### Set exercise:
Restate the span of lines that starts with the line containing "add_torso(linen)" and ends with the line containing "cad_parts[node].hide_render = cad_parts[node].hide_viewport", word for word, including both, with nothing else.

═════ Given data

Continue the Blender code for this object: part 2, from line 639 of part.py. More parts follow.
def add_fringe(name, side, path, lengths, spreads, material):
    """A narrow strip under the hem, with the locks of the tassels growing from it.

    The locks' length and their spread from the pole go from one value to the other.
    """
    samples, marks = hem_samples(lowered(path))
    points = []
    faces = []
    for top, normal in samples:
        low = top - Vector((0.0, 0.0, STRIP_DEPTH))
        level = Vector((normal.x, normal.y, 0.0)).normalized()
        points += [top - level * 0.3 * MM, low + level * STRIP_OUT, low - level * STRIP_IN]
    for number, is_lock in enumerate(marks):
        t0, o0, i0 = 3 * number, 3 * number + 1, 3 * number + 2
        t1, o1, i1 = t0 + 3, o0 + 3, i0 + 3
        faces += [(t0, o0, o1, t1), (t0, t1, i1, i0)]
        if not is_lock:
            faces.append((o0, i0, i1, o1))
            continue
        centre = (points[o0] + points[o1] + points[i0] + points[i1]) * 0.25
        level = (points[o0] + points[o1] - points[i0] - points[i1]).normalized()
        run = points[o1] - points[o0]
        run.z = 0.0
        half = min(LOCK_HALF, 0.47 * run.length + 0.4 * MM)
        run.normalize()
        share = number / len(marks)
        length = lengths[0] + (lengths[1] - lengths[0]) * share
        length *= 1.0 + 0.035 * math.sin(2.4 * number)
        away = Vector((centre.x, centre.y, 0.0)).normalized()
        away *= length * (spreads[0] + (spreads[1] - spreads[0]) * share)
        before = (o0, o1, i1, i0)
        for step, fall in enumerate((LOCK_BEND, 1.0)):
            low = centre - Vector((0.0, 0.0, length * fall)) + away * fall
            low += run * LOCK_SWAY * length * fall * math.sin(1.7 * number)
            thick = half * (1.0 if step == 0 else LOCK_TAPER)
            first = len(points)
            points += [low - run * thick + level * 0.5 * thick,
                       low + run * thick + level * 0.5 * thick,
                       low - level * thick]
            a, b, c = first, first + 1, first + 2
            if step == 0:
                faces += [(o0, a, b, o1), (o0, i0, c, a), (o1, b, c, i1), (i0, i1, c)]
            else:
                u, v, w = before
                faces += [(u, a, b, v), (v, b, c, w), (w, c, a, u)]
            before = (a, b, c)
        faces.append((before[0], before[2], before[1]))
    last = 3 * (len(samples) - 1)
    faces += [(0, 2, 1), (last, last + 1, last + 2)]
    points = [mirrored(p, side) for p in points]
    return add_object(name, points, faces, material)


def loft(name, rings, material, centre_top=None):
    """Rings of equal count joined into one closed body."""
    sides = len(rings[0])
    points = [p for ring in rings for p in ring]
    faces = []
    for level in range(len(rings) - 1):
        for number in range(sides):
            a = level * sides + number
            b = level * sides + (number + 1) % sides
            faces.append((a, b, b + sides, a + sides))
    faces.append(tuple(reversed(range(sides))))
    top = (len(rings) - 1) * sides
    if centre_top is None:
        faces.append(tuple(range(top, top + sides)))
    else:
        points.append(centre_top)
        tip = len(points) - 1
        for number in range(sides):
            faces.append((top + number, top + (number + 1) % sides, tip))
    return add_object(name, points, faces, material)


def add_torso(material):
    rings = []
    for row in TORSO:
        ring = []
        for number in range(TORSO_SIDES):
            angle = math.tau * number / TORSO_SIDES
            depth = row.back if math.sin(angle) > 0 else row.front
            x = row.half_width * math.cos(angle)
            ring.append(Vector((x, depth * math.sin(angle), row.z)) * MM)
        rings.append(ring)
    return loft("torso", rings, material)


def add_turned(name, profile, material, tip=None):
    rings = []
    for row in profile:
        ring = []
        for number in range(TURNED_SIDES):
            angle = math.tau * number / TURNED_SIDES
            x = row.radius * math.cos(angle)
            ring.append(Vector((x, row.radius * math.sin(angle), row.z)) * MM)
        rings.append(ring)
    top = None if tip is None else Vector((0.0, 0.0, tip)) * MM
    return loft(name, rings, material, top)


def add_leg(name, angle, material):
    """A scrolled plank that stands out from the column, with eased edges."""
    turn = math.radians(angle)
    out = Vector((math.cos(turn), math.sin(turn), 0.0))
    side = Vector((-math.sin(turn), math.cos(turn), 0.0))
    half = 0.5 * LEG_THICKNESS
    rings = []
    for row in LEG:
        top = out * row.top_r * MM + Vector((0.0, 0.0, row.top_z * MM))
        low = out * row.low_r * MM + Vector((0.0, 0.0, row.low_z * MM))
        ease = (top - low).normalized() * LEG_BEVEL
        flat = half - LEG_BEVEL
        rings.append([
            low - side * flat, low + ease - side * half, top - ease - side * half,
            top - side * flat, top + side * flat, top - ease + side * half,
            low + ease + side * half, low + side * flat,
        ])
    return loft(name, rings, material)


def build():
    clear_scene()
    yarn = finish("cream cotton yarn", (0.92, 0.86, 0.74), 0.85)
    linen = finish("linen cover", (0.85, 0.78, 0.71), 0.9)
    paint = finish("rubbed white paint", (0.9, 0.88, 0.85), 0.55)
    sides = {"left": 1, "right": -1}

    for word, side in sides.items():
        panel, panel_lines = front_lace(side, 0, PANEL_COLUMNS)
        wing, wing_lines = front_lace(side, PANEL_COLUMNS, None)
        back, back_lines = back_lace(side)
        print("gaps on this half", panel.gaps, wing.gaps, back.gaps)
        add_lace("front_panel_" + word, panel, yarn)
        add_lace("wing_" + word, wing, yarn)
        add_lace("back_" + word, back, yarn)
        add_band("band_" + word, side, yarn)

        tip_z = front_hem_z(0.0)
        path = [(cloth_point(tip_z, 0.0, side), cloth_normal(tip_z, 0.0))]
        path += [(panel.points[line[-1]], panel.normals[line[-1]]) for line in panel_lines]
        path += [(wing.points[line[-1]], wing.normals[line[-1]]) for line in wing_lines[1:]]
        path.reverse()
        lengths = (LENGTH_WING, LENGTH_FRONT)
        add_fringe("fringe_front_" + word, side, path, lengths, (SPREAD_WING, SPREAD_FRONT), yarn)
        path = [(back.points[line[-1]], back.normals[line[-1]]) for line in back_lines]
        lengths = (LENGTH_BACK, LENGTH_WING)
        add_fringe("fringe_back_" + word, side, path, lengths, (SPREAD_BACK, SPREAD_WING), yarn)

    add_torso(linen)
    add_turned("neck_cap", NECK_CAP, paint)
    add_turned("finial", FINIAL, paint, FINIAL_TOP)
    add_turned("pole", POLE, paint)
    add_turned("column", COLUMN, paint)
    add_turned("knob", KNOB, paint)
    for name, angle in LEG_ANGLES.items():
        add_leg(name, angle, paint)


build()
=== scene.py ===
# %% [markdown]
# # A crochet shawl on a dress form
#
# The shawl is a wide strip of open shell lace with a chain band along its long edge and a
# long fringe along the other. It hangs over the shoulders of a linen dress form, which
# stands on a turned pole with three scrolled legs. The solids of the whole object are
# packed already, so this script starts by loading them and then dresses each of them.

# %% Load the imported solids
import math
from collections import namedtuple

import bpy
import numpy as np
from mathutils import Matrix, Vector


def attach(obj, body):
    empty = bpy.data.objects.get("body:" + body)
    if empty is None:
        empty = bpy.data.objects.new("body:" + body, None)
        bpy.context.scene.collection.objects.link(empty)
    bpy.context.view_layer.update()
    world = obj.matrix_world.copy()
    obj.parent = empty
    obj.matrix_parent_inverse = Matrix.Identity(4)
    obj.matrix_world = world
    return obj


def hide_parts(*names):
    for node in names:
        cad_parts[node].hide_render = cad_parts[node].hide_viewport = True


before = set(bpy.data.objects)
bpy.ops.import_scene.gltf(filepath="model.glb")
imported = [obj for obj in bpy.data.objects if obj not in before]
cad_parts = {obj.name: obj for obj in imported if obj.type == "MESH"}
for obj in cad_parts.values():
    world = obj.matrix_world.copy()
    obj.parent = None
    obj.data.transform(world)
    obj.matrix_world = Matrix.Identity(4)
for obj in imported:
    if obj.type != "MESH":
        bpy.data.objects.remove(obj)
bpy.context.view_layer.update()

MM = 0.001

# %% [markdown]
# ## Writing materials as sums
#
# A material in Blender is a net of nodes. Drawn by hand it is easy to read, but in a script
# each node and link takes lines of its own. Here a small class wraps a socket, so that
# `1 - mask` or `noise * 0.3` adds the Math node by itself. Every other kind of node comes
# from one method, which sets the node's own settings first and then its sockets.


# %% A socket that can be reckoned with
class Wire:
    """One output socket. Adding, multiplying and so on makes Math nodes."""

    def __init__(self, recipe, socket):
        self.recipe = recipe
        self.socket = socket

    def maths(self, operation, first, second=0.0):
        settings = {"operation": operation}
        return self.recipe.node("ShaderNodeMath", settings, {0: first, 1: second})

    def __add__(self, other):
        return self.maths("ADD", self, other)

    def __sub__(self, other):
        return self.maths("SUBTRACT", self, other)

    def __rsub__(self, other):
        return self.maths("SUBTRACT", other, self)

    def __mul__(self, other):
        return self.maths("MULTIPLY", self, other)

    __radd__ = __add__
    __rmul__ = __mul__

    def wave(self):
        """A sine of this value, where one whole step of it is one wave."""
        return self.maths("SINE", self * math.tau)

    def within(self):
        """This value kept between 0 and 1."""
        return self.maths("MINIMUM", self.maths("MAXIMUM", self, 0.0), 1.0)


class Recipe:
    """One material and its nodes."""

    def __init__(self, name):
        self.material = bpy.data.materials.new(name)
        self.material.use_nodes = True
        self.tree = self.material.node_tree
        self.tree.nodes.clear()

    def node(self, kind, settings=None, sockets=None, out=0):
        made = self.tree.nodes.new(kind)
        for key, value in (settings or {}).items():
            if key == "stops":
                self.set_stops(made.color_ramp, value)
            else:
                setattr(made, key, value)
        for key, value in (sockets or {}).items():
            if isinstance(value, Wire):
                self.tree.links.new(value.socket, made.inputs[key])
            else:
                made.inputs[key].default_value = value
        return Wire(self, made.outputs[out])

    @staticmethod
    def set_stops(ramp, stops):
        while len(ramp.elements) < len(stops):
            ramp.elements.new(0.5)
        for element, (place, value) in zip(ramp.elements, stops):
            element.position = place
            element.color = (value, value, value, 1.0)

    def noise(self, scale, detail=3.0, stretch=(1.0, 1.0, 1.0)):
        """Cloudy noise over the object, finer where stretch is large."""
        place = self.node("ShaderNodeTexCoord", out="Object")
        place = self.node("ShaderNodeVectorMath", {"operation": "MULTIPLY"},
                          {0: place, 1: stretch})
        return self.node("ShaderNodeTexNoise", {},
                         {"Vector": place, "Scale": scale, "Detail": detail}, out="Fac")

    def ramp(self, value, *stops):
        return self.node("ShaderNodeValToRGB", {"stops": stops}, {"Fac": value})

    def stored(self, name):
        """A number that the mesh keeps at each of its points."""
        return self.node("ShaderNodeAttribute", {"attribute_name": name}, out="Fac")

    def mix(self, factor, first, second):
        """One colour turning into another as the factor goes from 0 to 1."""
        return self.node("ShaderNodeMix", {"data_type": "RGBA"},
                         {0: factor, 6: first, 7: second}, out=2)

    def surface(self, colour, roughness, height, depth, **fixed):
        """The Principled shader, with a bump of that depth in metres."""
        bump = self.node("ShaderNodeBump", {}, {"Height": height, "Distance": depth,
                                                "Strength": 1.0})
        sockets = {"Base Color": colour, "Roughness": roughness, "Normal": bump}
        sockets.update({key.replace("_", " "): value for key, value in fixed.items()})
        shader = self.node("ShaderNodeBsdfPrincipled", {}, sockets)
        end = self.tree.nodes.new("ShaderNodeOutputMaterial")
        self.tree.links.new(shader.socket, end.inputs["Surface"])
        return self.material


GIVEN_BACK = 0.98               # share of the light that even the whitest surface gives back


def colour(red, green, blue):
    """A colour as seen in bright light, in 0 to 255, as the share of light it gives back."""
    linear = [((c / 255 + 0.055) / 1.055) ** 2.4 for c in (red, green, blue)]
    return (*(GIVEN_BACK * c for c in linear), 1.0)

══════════

### Result below:
    add_torso(linen)
    add_turned("neck_cap", NECK_CAP, paint)
    add_turned("finial", FINIAL, paint, FINIAL_TOP)
    add_turned("pole", POLE, paint)
    add_turned("column", COLUMN, paint)
    add_turned("knob", KNOB, paint)
    for name, angle in LEG_ANGLES.items():
        add_leg(name, angle, paint)


build()
=== scene.py ===
# %% [markdown]
# # A crochet shawl on a dress form
#
# The shawl is a wide strip of open shell lace with a chain band along its long edge and a
# long fringe along the other. It hangs over the shoulders of a linen dress form, which
# stands on a turned pole with three scrolled legs. The solids of the whole object are
# packed already, so this script starts by loading them and then dresses each of them.

# %% Load the imported solids
import math
from collections import namedtuple

import bpy
import numpy as np
from mathutils import Matrix, Vector


def attach(obj, body):
    empty = bpy.data.objects.get("body:" + body)
    if empty is None:
        empty = bpy.data.objects.new("body:" + body, None)
        bpy.context.scene.collection.objects.link(empty)
    bpy.context.view_layer.update()
    world = obj.matrix_world.copy()
    obj.parent = empty
    obj.matrix_parent_inverse = Matrix.Identity(4)
    obj.matrix_world = world
    return obj


def hide_parts(*names):
    for node in names:
        cad_parts[node].hide_render = cad_parts[node].hide_viewport = True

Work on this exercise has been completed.